Mesh systems sometimes include toggles like “IoT Network,” “Device Isolation,” “Optimize for streaming,” or “Multicast enhancement.” An “IoT network” can be helpful if it keeps devices on 2.4GHz, but it can also isolate them from your phone unless configured for LAN access. If your mesh offers an mDNS/Bonjour forwarding option, enable it. If it offers “IGMP snooping” and you have discovery issues, test with it toggled off, then back on, rebooting after each change.

Eliminate double-router and modem-router combo issues

If you have an ISP modem-router combo and your own router, you may accidentally have two separate networks. Signs include two different WiFi names, or devices showing different IP ranges (for example, 192.168.0.x on one and 192.168.1.x on the other). Put your ISP gateway into bridge mode (preferred) or put your router into access point mode so there is only one router doing DHCP and NAT. This single change often fixes “app can’t find device” problems because multicast discovery generally does not cross router boundaries.

Verify WiFi security and compatibility settings

Some smart devices fail to join if the router is set to WPA3-only, uses mixed WPA2/WPA3 in a way the device can’t handle, or has 802.11ax (Wi-Fi 6) features that older 2.4GHz chipsets dislike. For testing, set the 2.4GHz band to WPA2-Personal (AES) and disable exotic options like “PMF required” if your router exposes it. After setup, you can re-tighten settings if the device supports them.

Firmware updates: router, device, and app

Update the router firmware, then update the smart device firmware (if possible via Ethernet hub, temporary hotspot, or vendor recovery method), and update the app. Discovery bugs are frequently fixed in firmware releases, especially for mesh systems where multicast handling evolves over time. If the issue started right after a router firmware update, check release notes and consider rolling back if your router supports it.

When to Reset or Replace the Device

Resetting is appropriate when the device is stuck in a half-configured state or is no longer advertising its setup network or discovery beacons correctly. Replace is appropriate when the device can’t reliably stay connected even in good signal conditions and after network fixes.

Consider a factory reset when:

You changed WiFi name/password recently, the device was moved to a new router, the app shows the device as “offline” but it never reappears, or you attempted setup multiple times and the device may have stored bad credentials. Follow the manufacturer’s reset procedure (often holding a button for 5–15 seconds) and then retry setup using 2.4GHz and the non-guest SSID.

Consider replacement (or warranty claim) when:

The device repeatedly drops off WiFi near the router, overheats, fails to enter pairing mode consistently, or cannot complete setup on multiple different networks (for example, it fails both on your home router and a phone hotspot). Also consider replacement if the vendor has discontinued updates and the device firmware is known to be unstable with modern routers.
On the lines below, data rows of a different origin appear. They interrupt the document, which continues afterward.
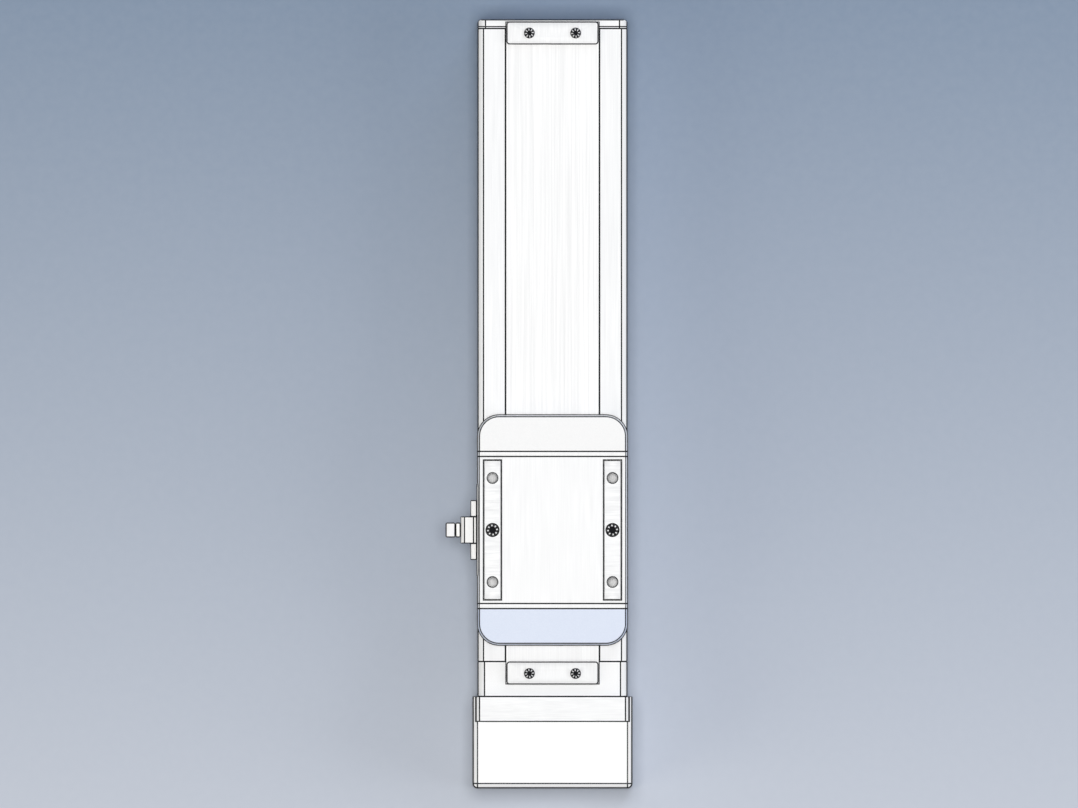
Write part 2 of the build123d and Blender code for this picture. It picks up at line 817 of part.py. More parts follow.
with BuildPart() as retaining_ring:
    with BuildSketch(across(clip_face, 1)):
        with Locations((0, screw_height)):
            Circle(clip_diameter / 2)
            Circle(support_journal / 2 + fit_clearance, mode=Mode.SUBTRACT)
            with Locations((0, -clip_diameter / 2)):
                Rectangle(clip_gap, clip_diameter / 2, mode=Mode.SUBTRACT)
    extrude(amount=clip_thickness)
save(retaining_ring, "retaining_ring")

with BuildPart() as motor_rotor:
    with BuildSketch(across(rotor_front)):
        with Locations((0, screw_height)):
            Circle(rotor_diameter / 2)
            with PolarLocations(rotor_diameter / 2, rotor_poles):
                Rectangle(2 * rotor_groove, rotor_groove, mode=Mode.SUBTRACT)
            Circle(motor_journal / 2 + fit_clearance, mode=Mode.SUBTRACT)
    extrude(amount=rotor_length)
save(motor_rotor, "motor_rotor")

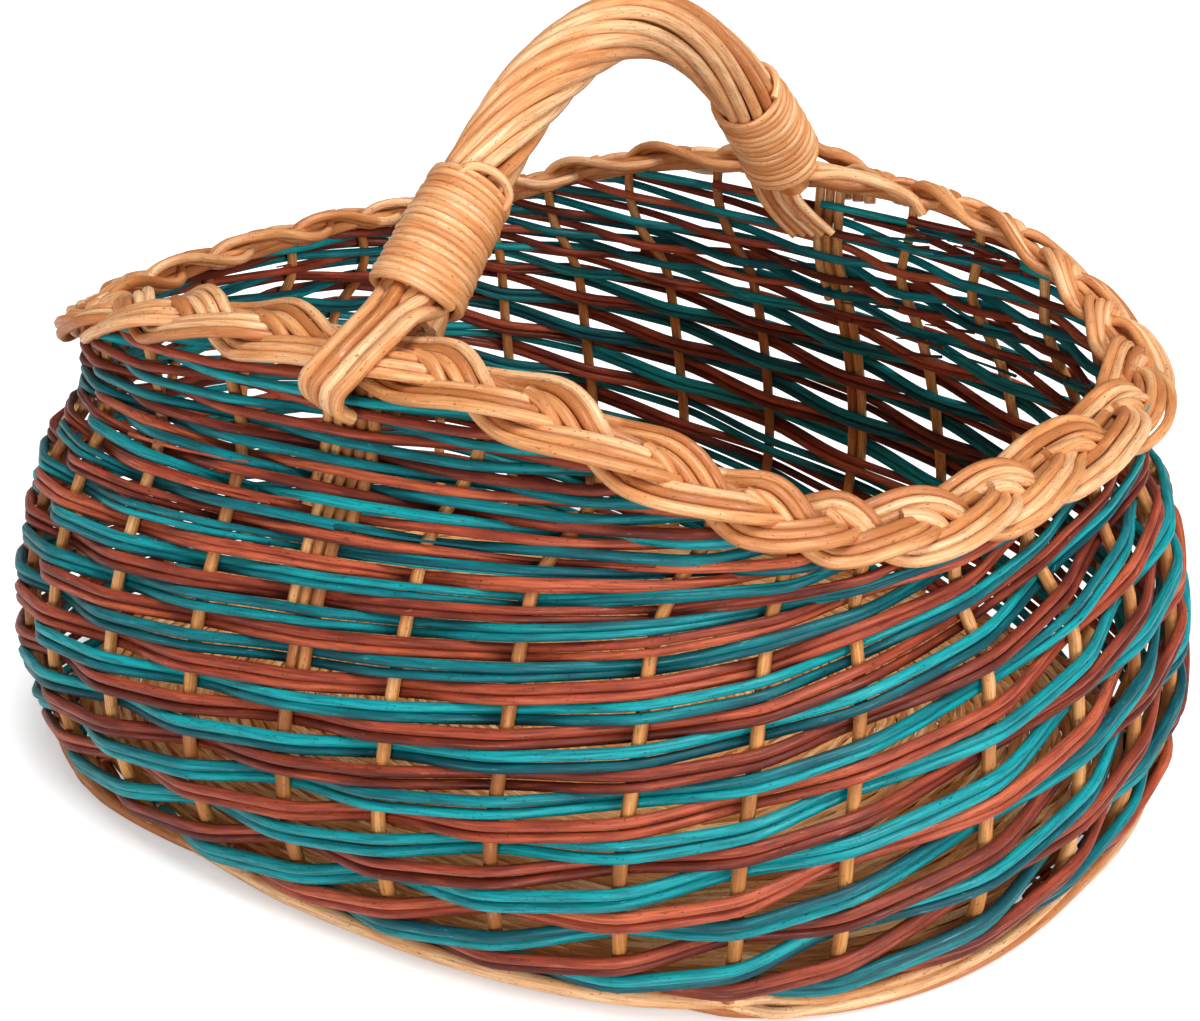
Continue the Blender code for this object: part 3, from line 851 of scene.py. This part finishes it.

How to Prevent This in the Future

Keep smart devices and your phone on the same trusted LAN where multicast discovery is allowed. Avoid placing smart devices on guest networks unless you understand how to allow local access and multicast forwarding.

Configure your router with an “IoT-friendly” approach:

Use a dedicated 2.4GHz SSID for smart devices if your router allows it, but keep it on the same LAN/subnet as your phone. Disable client isolation on that SSID. If your router supports mDNS/Bonjour forwarding between SSIDs or VLANs, enable it only where needed.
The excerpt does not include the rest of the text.